For fun, I want to say something else to law enforcement. This article in The Oklahoman is the typical, Gaylord paper butcher shop. Of course the police need what these guys were selling every minute of every day, so they got an officer to say that. Then the organization’s owner sings the bleeding-heart blues about 168 people who tragically died when the Murrah building was destroyed. He shows how clever he is by setting up his kiosk to capitalize, lest all that glorious death go to waste. What a dick! If only we could have stopped McVeigh and Nichols—except for the small detail that they were not responsible for what happened to the Murrah building (scroll to Part 5 and/or read the whole thing). The truck bomb, McVeigh and Nichols, and the talk of domestic terrorism is all just cover for the fact Murrah took a double shot from Tesla’s fabulous scalar electromagnetic interferometer, a classified technology, and “someone” wants to keep that quiet.

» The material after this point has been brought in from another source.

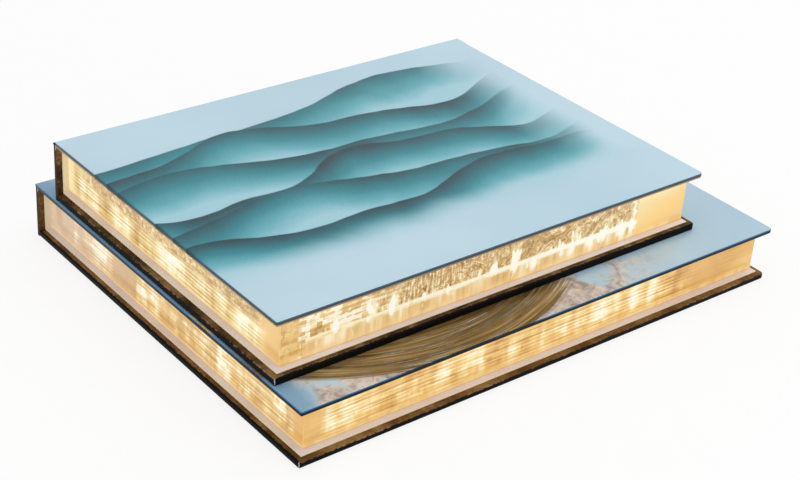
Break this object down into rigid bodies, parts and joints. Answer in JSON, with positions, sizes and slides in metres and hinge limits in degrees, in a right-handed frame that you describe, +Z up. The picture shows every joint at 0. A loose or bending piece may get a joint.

Compared to that, my story is decidedly not exotic. Author Harry Mason theorizes about who fired the shots and why. I have my own theory that is more exotic than Harry’s.
Everything this dick could do to train police to notice terrorism wouldn’t have saved those poor people or anyone else. Your government understands that, and I say bravo and hallelujah. How can this dick, the Man of Steal, the executor or all the rest be proud of what they have done? They should be ashamed. They might do anything to hide their involvement, and they know they should be hanged. They don’t care, nor does anyone else. I wager someone in Washington is unhappy with our local counterterrorism institute’s owner.